Сюзи плохо помнила, что было дальше. Возможно, она потеряла сознание от болевого шока, потому что дальнейшее ее более-менее ясное воспоминание было уже на больничной койке. У нее перебинтована голова и руки, она на постели в кабинете, к ней подключена капельница, а перед ней стоит Аркадий, его супруга Анжела и маленькая Катя.

– Я ведь знаю, это ты меня спасала, – обиженно поджав губы, говорила младшая сестренка. – Это я такая неуклюжая свинья, чайник уронила.

– Катенька, дочка, что ты такое говоришь? – удивилась таким ее словам Анжела. – Разве можно себя так называть?

– Конечно, можно. Если бы Таня меня не оттолкнула, этот чайник бы вылился весь на меня, – упрямо заявила Катя.

– Все равно, так говорить нельзя, – не унималась Анжела.

Катя подошла к Таире поближе и, осторожно погладив ее забинтованную руку, сказала:

– Спасибо тебе, сестра. Ввек не забуду.

Таира попробовала ей улыбнуться, но поняла, что ее лицо ей непослушно, и поэтому смогла ответить Кате только, моргнув глазами и чуть заметным кивком головы.

Затем они все вышли за дверь, и Таня услышала, как отец разговаривает с врачом. Говорили они очень тихо, но ее невероятно острый слух позволял ей слышать каждое слово.
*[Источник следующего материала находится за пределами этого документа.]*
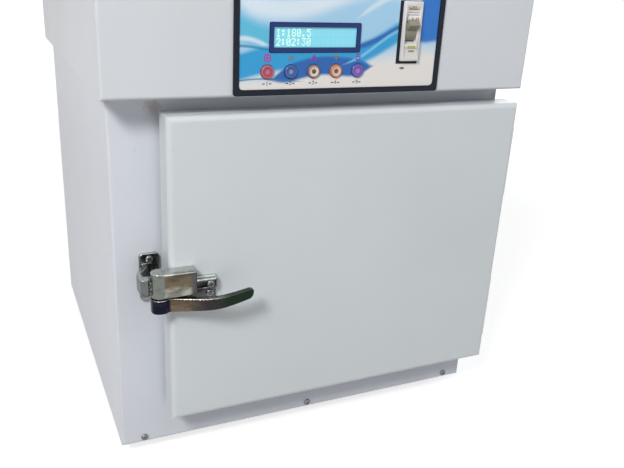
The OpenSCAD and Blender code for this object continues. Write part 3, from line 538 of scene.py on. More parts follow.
@dataclass(frozen=True)
class Wave:
    """One printed band: its middle line z = height + slope x + swing sin(turns x + phase).

    It narrows to nothing at the two ends of its span. Its places are in millimetres.
    """

    colour: Colour
    height: float
    slope: float
    swing: float
    turns: float
    phase: float
    half_width: float
    edge: float
    strength: float
    span: tuple[float, float] = (-90.0, 90.0)
    taper: float = 30.0

    def mask(self, s: Shader, x: Socket, z: Socket) -> Socket:
        """Works out where the band is.

        Args:
            s: The material.
            x: Place along the plate, from its middle.
            z: Place up the plate, from its middle.

        Returns:
            The band's share of the colour.
        """
        turned = s.math("SINE", s.math("ADD", s.math("MULTIPLY", x, self.turns), self.phase))
        line = s.math("ADD", s.math("MULTIPLY", turned, self.swing), self.height)
        line = s.math("ADD", line, s.math("MULTIPLY", x, self.slope))
        away = s.math("ABSOLUTE", s.math("SUBTRACT", z, line))
        start, end = self.span
        room = s.math("MINIMUM", s.math("SUBTRACT", x, start), s.math("SUBTRACT", end, x))
        narrowed = s.math("POWER", s.ranged(room, 0, self.taper, 1, 0, True), 2)
        away = s.math("ADD", away, s.math("MULTIPLY", narrowed, self.half_width))
        return s.ranged(away, self.half_width - self.edge, self.half_width, self.strength, 0, True)


@dataclass(frozen=True)
class PrintedFilm(Finish):
    """The overlay film: blue bands that flow over white, in the printer's plain style."""

    ground: Colour
    foot: Colour
    waves: tuple[Wave, ...]
    middle: Point2
    foot_line: Point2
    foot_span: Point2 = (-60.0, 70.0)
    foot_soft: float = 9.0
    texture: float = 0.03 * MM

    def paint(self, s: Shader) -> None:
        """Paints the ground, its pale foot, the waves in order, and the printer's fine screen.

        Args:
            s: The material.
        """
        place = s.split(s.place)
        x, z = (s.measured(place[axis], start, MM) for axis, start in zip((0, 2), self.middle))
        over_foot = s.math("SUBTRACT", z, s.ranged(x, *self.foot_span, *self.foot_line))
        low = s.ranged(over_foot, -self.foot_soft, self.foot_soft, 1, 0, True)
        colour = s.mix(low, self.ground, self.foot)
        for wave in self.waves:
            colour = s.mix(wave.mask(s, x, z), colour, wave.colour)
        screen = s.ranged(s.noise(2600.0, 1.0), 0.4, 0.6, 0, 0.05)
        s.set(
            Base_Color=s.mix(screen, colour, (0.92, 0.95, 1.0)),
            Roughness=s.spread(s.noise(260.0), 0.28, 0.38),
            Specular_IOR_Level=0.22,
            Coat_Weight=0.08,
            Coat_Roughness=0.2,
        )
        s.bump(s.noise(1500.0), self.texture, 0.3)


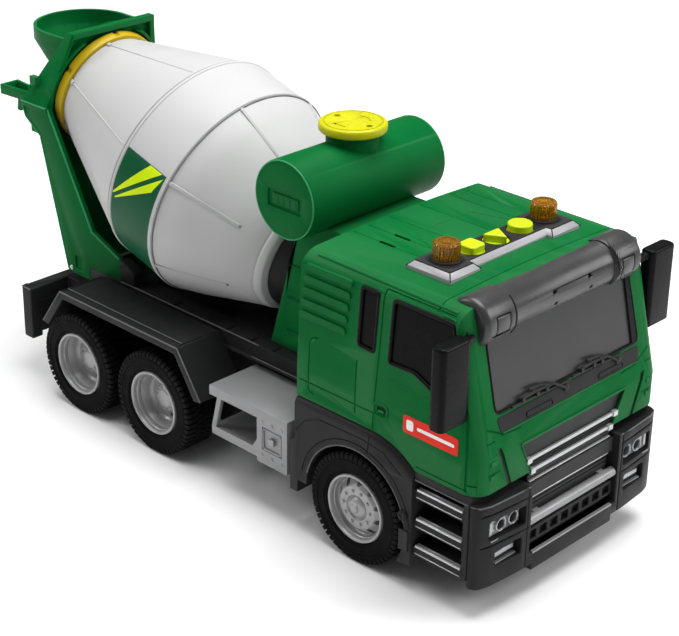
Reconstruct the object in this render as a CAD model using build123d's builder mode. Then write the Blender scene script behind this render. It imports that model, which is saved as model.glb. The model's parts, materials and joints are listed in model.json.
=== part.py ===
from build123d import *
import os
from math import cos, pi, radians, sin

os.makedirs("parts", exist_ok=True)

# ---------------------------------------------------------------------------------------------
# Driving dimensions, in millimetres. +X is forward, +Y is the truck's left, +Z is up.
# The origin is on the ground, under the middle of the truck's length and width.
# ---------------------------------------------------------------------------------------------
HALF_LENGTH = 210.0
WHEEL_R = 28.0
RIM_R = 17.2
TRACK_OUT = 68.0
TYRE_WIDTH = 22.0
AXLE_R = 1.5
RUN_GAP = 0.05
REAR_AXLE_X = -68.6
MIDDLE_AXLE_X = -7.6
FRONT_AXLE_X = 135.0

DECK_TOP = 68.0
DECK_DEPTH = 9.0
DECK_HALF = 38.0
DECK_REAR_X = -92.0
TRAY_HALF = 34.0
TRAY_BOTTOM = 12.0
TRAY_REAR_X = -108.0
TRAY_FRONT_X = 197.0
WALL = 2.2

CAB_REAR_X = 96.0
CAB_HALF = 66.0
CAB_FLOOR_Z = 72.5
CAB_ROOF_Z = 146.2
CAB_NOSE_X = 206.0
CAB_CORNER_R = 9.0

DRUM_TILT = 16.96
DRUM_POINT = (10.0, 0.0, 115.3)
MOUTH_S = -131.8
MOUTH_R = 31.6
BELT_BACK_S = -58.0
BELT_FRONT_S = -24.0
BELT_R = 58.8
NOSE_S = 27.3
NOSE_R = 35.0
RING_R = 33.2
RING_WIDTH = 5.3
DRUM_SKIN = 2.0
COLLAR_R = 27.95
DRUM_SHAFT_R = 2.0

TANK_X = 66.0
TANK_Z = 154.5
TANK_R = 19.6
TANK_HALF = 45.1

HOPPER_X = -136.0
HOPPER_R = 27.4
HOPPER_TOP = 187.0
FRAME_TOP = 191.5
LEG_OUT = 38.0

LIGHT_BAR_X = 155.5
BEACON_Y = 33.75
BUTTON_PITCH = 17.0

GEAR_MODULE = 0.8
WHEEL_TEETH = 30
PINION_TEETH = 10
GEAR_CENTRES = GEAR_MODULE * (WHEEL_TEETH + PINION_TEETH) / 2


# ---------------------------------------------------------------------------------------------
# Helpers
# ---------------------------------------------------------------------------------------------
def finish(piece, label):
    """Name a finished piece and write it."""
    piece.part.label = label
    export_step(piece.part, f"parts/{label}.step")


def finish_pair(piece, label):
    """Write a right-hand piece and its mirror image on the truck's left as two solids."""
    with BuildPart() as pair:
        add(piece.part)
        mirror(piece.part, about=Plane.XZ)
    finish(pair, label)


def bar(low, high, mode=Mode.ADD):
    """A block between two opposite corners."""
    middle = [(a + b) / 2 for a, b in zip(low, high)]
    with Locations(tuple(middle)):
        Box(*[b - a for a, b in zip(low, high)], mode=mode)


def upright(y):
    """The XZ plane at a given y, with local x forward and local y up."""
    return Plane.XZ.offset(-y)


def plate_xz(points, y_low, y_high, mode=Mode.ADD):
    """A plate cut to an outline in X and Z, between two values of y."""
    with BuildSketch(upright(y_high)) as outline:
        with BuildLine():
            Polyline(*points, close=True)
        make_face()
    extrude(outline.sketch, amount=y_high - y_low, mode=mode)


def rod_y(x, z, radius, y_low, y_high, mode=Mode.ADD):
    """A round bar along Y."""
    with BuildSketch(upright(y_high)) as outline:
        with Locations((x, z)):
            Circle(radius)
    extrude(outline.sketch, amount=y_high - y_low, mode=mode)


def drum_plane(s):
    """The plane square to the drum's axis at distance s along it; local y is up."""
    tilt = radians(DRUM_TILT)
    forward = Vector(cos(tilt), 0, -sin(tilt))
    origin = Vector(*DRUM_POINT) + forward * s
    return Plane(origin=origin, x_dir=(0, 1, 0), z_dir=forward)


DRUM_AXIS = Axis(DRUM_POINT, tuple(drum_plane(0).z_dir))
# The plane that holds the drum's axis: local x runs along it, local y away from it.
DRUM_SECTION = Plane(origin=DRUM_POINT, x_dir=tuple(drum_plane(0).z_dir), z_dir=(0, -1, 0))


def revolve_on_drum(points, mode=Mode.ADD):
    """Turn an outline of (s, r) points about the drum's axis."""
    with BuildSketch(DRUM_SECTION) as outline:
        with BuildLine():
            Polyline(*points, close=True)
        make_face()
    revolve(outline.sketch, axis=DRUM_AXIS, mode=mode)


# ---------------------------------------------------------------------------------------------
# Chassis: tray, deck, bumpers
# ---------------------------------------------------------------------------------------------
TRAY_TOP = DECK_TOP - DECK_DEPTH
AXLES = {"rear": REAR_AXLE_X, "middle": MIDDLE_AXLE_X, "front": FRONT_AXLE_X}
BATTERY_X = (44.0, 104.0)
BATTERY_HALF = 23.5
DOOR_THICK = 2.2
RIB_HEIGHT = 0.6
SPEAKER_X = 176.0
SPEAKER_R = 14.0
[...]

– Что я могу вам сказать, Аркадий Евгеньевич, – сокрушенно говорил врач, – без пластической операции не обойтись.

– Но, можно ли восстановить ее лицо? – обеспокоенным тоном спросил отец.

– Будем стараться, конечно, но ожог все равно будет виден. Полностью устранить последствия такого обширного поражения мы, увы, не в силах.

– Я очень прошу вас, сделайте лучшее, что в ваших силах.

– Конечно-конечно, Аркадий Евгеньевич. Все лучшее, что только сможем. Можете не сомневаться. Но, мы не боги, к сожалению, и чудес совершать не умеем.